* _Task prompt_
Below are the records; collect from them each line containing the string "that".
— start Task inputs —
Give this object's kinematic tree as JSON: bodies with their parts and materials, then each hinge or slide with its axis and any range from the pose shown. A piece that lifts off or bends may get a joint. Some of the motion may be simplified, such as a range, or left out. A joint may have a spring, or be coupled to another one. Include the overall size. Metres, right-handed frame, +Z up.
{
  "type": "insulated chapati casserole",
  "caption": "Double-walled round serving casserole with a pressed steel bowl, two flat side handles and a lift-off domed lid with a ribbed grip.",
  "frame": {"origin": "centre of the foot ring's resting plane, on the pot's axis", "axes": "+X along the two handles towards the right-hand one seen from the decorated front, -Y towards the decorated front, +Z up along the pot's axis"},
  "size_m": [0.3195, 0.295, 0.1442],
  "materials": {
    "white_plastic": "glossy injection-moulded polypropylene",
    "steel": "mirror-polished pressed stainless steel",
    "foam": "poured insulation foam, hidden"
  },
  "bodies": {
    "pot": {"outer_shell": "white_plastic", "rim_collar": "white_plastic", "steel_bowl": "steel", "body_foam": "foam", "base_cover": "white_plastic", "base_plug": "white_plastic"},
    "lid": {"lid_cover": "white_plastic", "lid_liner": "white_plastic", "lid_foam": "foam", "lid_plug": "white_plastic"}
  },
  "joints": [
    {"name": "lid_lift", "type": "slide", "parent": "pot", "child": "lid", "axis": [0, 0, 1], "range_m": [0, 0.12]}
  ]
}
— end Task inputs —
— start Task inputs —
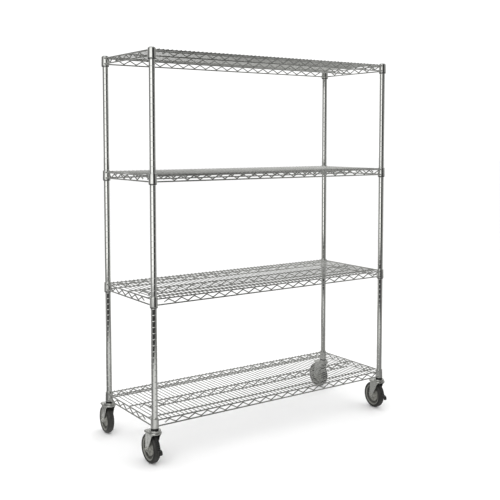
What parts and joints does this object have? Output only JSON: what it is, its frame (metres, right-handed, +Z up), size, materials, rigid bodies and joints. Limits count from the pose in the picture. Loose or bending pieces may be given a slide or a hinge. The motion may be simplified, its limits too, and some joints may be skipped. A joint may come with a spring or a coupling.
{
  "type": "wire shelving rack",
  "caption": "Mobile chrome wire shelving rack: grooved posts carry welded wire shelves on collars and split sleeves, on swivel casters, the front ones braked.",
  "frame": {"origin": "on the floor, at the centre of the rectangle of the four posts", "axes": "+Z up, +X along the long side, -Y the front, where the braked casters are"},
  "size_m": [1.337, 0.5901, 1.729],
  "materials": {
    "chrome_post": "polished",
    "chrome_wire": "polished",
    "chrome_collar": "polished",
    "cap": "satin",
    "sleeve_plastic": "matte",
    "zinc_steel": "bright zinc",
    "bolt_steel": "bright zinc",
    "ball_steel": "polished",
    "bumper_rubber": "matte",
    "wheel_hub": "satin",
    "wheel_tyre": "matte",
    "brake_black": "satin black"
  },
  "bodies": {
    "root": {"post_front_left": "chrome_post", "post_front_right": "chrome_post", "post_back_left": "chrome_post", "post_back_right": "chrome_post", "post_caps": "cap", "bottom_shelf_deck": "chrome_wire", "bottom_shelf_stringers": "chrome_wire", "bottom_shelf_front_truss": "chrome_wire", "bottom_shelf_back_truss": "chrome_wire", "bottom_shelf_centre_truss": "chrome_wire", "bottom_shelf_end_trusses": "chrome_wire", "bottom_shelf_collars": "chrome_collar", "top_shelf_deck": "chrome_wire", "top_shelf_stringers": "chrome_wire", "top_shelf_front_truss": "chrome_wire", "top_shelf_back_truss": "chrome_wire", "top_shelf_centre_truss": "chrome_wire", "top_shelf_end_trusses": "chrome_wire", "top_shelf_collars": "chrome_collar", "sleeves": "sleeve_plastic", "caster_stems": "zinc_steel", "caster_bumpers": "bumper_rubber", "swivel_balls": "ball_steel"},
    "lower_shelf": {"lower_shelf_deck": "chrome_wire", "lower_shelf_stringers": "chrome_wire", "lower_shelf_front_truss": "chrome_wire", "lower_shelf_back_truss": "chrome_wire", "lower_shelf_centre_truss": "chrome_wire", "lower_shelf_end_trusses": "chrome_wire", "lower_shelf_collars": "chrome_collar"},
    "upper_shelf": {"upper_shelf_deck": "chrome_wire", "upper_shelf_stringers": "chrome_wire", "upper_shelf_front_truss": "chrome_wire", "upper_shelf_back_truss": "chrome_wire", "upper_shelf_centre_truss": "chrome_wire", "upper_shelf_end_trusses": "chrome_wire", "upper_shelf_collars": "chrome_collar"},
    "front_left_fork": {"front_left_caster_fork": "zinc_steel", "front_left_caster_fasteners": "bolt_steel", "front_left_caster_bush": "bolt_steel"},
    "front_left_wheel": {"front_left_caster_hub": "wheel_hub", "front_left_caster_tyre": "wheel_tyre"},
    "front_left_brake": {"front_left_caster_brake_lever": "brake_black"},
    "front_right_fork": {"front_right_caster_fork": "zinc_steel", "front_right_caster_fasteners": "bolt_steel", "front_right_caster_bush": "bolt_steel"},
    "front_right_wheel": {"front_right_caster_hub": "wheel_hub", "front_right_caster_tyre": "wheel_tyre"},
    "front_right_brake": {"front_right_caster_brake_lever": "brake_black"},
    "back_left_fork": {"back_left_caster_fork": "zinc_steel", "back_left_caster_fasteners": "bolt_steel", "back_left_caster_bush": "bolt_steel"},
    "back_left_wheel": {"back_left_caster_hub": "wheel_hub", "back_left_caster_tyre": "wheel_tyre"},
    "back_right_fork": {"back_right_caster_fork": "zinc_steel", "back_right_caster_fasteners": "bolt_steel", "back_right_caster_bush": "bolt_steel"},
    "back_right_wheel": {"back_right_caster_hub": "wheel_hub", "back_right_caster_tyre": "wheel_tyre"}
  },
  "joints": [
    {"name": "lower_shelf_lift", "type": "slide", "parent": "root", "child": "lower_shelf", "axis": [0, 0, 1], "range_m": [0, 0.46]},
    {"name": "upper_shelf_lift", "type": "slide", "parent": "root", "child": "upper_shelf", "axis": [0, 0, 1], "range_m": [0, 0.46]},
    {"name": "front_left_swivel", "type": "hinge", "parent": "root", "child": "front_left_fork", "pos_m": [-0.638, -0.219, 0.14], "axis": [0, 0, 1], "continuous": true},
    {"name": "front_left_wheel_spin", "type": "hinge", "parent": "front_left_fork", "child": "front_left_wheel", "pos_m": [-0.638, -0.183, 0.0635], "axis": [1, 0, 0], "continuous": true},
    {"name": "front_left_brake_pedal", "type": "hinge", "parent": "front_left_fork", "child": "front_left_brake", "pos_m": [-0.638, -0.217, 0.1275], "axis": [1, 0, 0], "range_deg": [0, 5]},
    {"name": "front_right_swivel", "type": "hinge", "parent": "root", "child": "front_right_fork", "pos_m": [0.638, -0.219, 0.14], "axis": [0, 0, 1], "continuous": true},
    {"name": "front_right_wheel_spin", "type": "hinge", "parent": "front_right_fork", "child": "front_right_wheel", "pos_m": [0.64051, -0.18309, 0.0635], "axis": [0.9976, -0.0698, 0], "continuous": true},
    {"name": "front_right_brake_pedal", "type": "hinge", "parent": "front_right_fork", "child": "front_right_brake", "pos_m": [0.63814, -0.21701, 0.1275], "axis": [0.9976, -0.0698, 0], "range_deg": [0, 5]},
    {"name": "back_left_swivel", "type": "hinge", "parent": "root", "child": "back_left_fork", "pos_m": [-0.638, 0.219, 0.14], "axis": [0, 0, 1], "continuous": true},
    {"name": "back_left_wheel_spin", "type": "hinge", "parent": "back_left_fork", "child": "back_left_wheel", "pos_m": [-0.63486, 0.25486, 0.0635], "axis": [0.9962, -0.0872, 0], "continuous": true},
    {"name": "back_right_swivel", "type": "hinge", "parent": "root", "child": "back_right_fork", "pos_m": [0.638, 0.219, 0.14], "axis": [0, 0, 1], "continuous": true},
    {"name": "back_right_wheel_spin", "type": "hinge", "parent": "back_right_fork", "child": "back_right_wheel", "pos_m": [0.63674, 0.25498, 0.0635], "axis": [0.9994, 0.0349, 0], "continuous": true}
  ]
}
— end Task inputs —
— start Task inputs —
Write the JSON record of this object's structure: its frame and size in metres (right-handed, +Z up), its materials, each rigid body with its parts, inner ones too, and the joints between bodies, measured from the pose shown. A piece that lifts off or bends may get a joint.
— end Task inputs —
* _Correct result_
Give this object's kinematic tree as JSON: bodies with their parts and materials, then each hinge or slide with its axis and any range from the pose shown. A piece that lifts off or bends may get a joint. Some of the motion may be simplified, such as a range, or left out. A joint may have a spring, or be coupled to another one. Include the overall size. Metres, right-handed frame, +Z up.
Write the JSON record of this object's structure: its frame and size in metres (right-handed, +Z up), its materials, each rigid body with its parts, inner ones too, and the joints between bodies, measured from the pose shown. A piece that lifts off or bends may get a joint.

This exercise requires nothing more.